As to the – what is it, third, fourth, or fifth? - re-running of the “Bush AWOL” smear, Byron York interred that last winter. As to possible motivations beyond knocking Bush off-message, or simply drowning him out, I’ve got another. And again, I’m ashamed I didn’t think of it sooner.

Remember what has energized the Democrat base more than anything else: Bush hatred. This is the only thing that has kept that party from flying apart, in point of fact. And now, in the wake of the disintegration of Kerry’s Vietnam war hero gimmick, the taking apart of his Senate record at last week’s GOP convention, and the bounce the President has enjoyed in the polls since then (about five to six points in my polling composite since last Friday), there has been a lot of restlessness and hand-wringing amongst the left-wing faithful. These are the people who, in their insulated ideological echo chamber, convinced themselves that the voters were ready to throw out Dubya and all Dems had to do was put up a warm body that “looked presidential” – the “Anybody but Bush” crowd. They also apparently thought that Bush wouldn’t contest the election, wouldn’t campaign, and certainly wouldn’t dare put on a convention that had the temerity to actually criticize King-in-waiting John Kerry. And they evidently never dreamed that the President could actually surge ahead in the polls and possibly even win re-election.

Well, their unimagined nightmare is coming true. It’s now dawned on them, as the loss of control over his own campaign has to Kerry himself, that they cannot, after all, beat Bush with a coifed department store mannequin.
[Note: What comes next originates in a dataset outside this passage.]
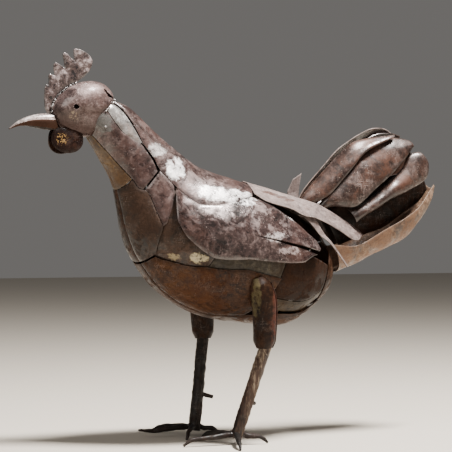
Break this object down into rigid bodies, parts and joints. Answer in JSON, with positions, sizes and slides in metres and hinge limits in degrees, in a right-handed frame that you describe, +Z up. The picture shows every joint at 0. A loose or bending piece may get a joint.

And since Lurch is not drawing swing/independent support, revving up the Democrat base – which he has never done – is absolutely critical if he is to have any chance of mounting a comeback.

Hence, the descent from “Bush is a lying, Nazi mass murderer” to “Bush is a crack-smoking vegisexual.” And, come to think of it, Senator Kerry’s Howie Dean impressions of the past few days.

“Senator Demented,” though, had better hope that Bushophobia is as wide in his party as it is deep. Otherwise, this supreme gamble will turn a respectable defeat into a landslide.